Save the Date

His Queens wedding plans in doubt, Tauqir Zafar Rizvi waits in immigrant detention

The wedding date is set: May 6 at the Kebab King Diner, a halal establishment in Jackson Heights. In accordance with Pakistani custom, the groom's family has put down the deposit for a reception for 250 guests the next day at the Sterling, a large catering hall in Long Island. The bride, a 28-year-old pharmacy tech, is ready. But the groom is in jail.

On March 17, 2006, Tauqir Zafar Rizvi was picked up by immigration authorities and later sent to the Hudson Correctional Facility in Hudson, New York. His story is a typical maze of regulation. Immigration contends that he broke the law by visiting Pakistan in 2002 while still without a green card. At the time, his family says, he was married to a U.S. citizen and had interviewed twice for a green card on that basis; he applied for and received "advanced parole" before taking the trip, which was supposed to be an official OK to go and return despite his limbo status. When he got divorced in 2003, he filed again for permission to stay here based on employment, a so-called "labor cert"; he stayed, his case pending, until Immigration came calling.

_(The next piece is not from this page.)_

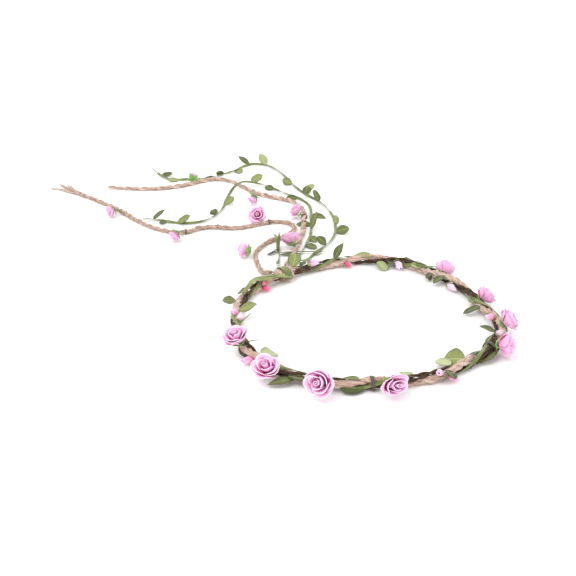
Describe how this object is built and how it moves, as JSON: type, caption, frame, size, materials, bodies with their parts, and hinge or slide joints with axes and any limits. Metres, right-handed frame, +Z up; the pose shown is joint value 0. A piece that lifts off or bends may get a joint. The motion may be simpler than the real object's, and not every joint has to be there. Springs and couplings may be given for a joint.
{
  "type": "flower crown",
  "caption": "Head wreath of twisted brown vine, jute rope and leaf ribbon with foam roses and buds, knotted at the back, with long loose flowered tails.",
  "frame": {"origin": "bottom centre of the ring with its roses and leaves, on the table it lies on", "axes": "+Z up through the head opening, +Y towards the knot and the tails, +X to the wearer's left when the knot is at the back of the head"},
  "size_m": [0.238, 0.5082, 0.0237],
  "materials": {
    "jute": "plied natural fibre, dry and slightly hairy",
    "brown_vine": "dark brown twisted bark-like vine, dull",
    "leaf_green": "woven green ribbon and sewn fabric leaves, faint satin sheen",
    "calyx_green": "bright green fabric calyx",
    "foam_pink": "soft matt foam petals, pale rims and deep pink recesses",
    "bud_pink": "soft matt pink petals",
    "bud_hot": "soft matt hot pink petals",
    "bud_pale": "soft matt pale pink petals",
    "core_wire": "thin drawn wire"
  },
  "bodies": {
    "root": {"brown_vine_a": "brown_vine", "brown_vine_b": "brown_vine", "frame_wire": "core_wire", "hot_bud_back": "bud_hot", "hot_bud_front_left": "bud_pink", "hot_bud_lower": "bud_hot", "hot_bud_upper": "bud_hot", "jute_ring_strand": "jute", "jute_tail_blunt": "jute", "jute_tail_frayed": "jute", "knot_jute_turns": "jute", "knot_ribbon_turn": "leaf_green", "leaf_ribbon": "leaf_green", "pale_bud_back": "bud_pale", "pale_bud_right": "bud_pale", "pink_bud_back": "bud_pink", "pink_bud_front": "bud_pink", "pink_bud_left_a": "bud_pink", "pink_bud_left_b": "bud_pale", "pink_bud_right": "bud_pink", "pink_flower_front": "bud_pink", "ribbon_tail_long": "leaf_green", "ribbon_tail_middle": "leaf_green", "ribbon_tail_short": "leaf_green", "ring_rose_1_bloom": "foam_pink", "ring_rose_1_calyx": "calyx_green", "ring_rose_2_bloom": "foam_pink", "ring_rose_2_calyx": "calyx_green", "ring_rose_3_bloom": "foam_pink", "ring_rose_3_calyx": "calyx_green", "ring_rose_4_bloom": "foam_pink", "ring_rose_4_calyx": "calyx_green", "ring_rose_5_bloom": "foam_pink", "ring_rose_5_calyx": "calyx_green", "ring_rose_6_bloom": "foam_pink", "ring_rose_6_calyx": "calyx_green", "ring_rose_7_bloom": "foam_pink", "ring_rose_7_calyx": "calyx_green", "ring_rose_8_bloom": "foam_pink", "ring_rose_8_calyx": "calyx_green", "tail_rose_1_bloom": "foam_pink", "tail_rose_1_calyx": "calyx_green", "tail_rose_2_bloom": "foam_pink", "tail_rose_2_calyx": "calyx_green", "tail_rose_3_bloom": "foam_pink", "tail_rose_3_calyx": "calyx_green", "tail_rose_4_bloom": "foam_pink", "tail_rose_4_calyx": "calyx_green", "tail_rose_5_bloom": "foam_pink", "tail_rose_5_calyx": "calyx_green", "tail_rose_6_bloom": "foam_pink", "tail_rose_6_calyx": "calyx_green", "tail_rose_7_bloom": "foam_pink", "tail_rose_7_calyx": "calyx_green", "tail_rose_8_bloom": "foam_pink", "tail_rose_8_calyx": "calyx_green", "white_bud_right": "bud_pale"}
  },
  "joints": []
}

His loved ones don't understand why he was picked up now. No criminal charges have been brought against him. "I was in shock," said his bride, Almas, who asked to be identified by her first name only and who spoke through an interpreter. "I knew something was wrong right away because he always calls me every day. I thought everything was fine, his paperwork was in order, because why else would he be able to travel?"

The advocate: Mohammed Razvi wonders if his Council of Peoples Organization is under surveillance.
photo: Giulietta Verdon-Roe
The advocate: Mohammed Razvi wonders if his Council of Peoples Organization is under surveillance.

Rizvi has several strategic advantages over the estimated 2,500 South Asians from New York City who have been detained or deported over the past five years. He owns a souvenir store in midtown and pays his taxes. And the person he's engaged to happens to be a U.S. citizen, which could be grounds to file for an adjustment of his immigration status and "relief from removal," removal being another term for deportation.

Perhaps most important of all, though, he has Mohammed Razvi on his side. Moe, as he is known, has emerged as a crucial leader in the city's South Asian community since 9-11. He was once a successful businessman, owning restaurants, groceries, and 99-cent stores around Coney Island Avenue in Midwood, Brooklyn, but gradually he has sold these or handed management duties over to his brothers so that he can sit in his cramped back office at the Council of Peoples Organization (COPO) and hear stories like Rizvi's, of people caught in the wide net of the war on terror.

"They go and pick up Joe Schmo and he has nothing to do with what they're looking for," Razvi says. "So they check on his INS paperwork. And it's, 'What's your status? You're on overstay. Come back in two days with a ticket that you're leaving the country and we'll give you your passport back. Otherwise you're detained.' These are the things that are happening." Cyrus Mehta, a lawyer who does pro bono work on behalf of people who come to COPO, says there's nothing prohibiting such sharing of information between various state and federal agencies. "If during an investigation it's revealed that someone is 'out of status,' they invariably turn him over to [immigration]," says Mehta. "There's absolutely no legal impediment. It's not desirable but this is quite routinely done."

Tauqir Zafar Rizvi with his fiancée, Almas.
photo: Courtesy of COPO
Over a thousand similar stories crowd COPO's office, in plain manila folders with copies of correspondence sent to the FBI, the ICE (the new acronym for immigration services, which Razvi and most everyone else still call the INS), and the NYPD's Joint Terrorism Task Force. An estimated 500 people disappeared from the neighborhood in the two weeks after 9-11 alone, and the detentions have continued even as acronyms and policies have changed. The "special registration" of 2002–2003, for example, with its extra interview requirements for immigrants from certain countries, is gone, and yet you can get removed now if you didn't cooperate with the rules back then. People call COPO from as far away as Canada to ask for help locating and freeing relatives. Copies of articles from Newsday and the Voice, featuring people pulled from Razvi's files, are clipped to his window blinds. Sometimes a bit of well-timed pressure or publicity leads to a family reunion.

Razvi serves on a Muslim-American Advisory Board to the FBI and ICE, part of a community outreach program maintained in several big American cities. For April 18 he has organized a town hall forum in Jackson Heights, where members of the community can speak to representatives of ICE and the FBI directly; Tauqir Rizvi's story will be one of the ones that get told there. Martin Ficke, of ICE, set to appear, says he welcomes the work of the advisory board. "I think it's gone a long way to breaking down some of the misunderstanding that is going on," Ficke argues. "The important thing for people to understand is that our main emphasis is on aliens who are committing crimes. If you commit a crime in the U.S., it doesn't matter what your country of origin, you will be on our radar."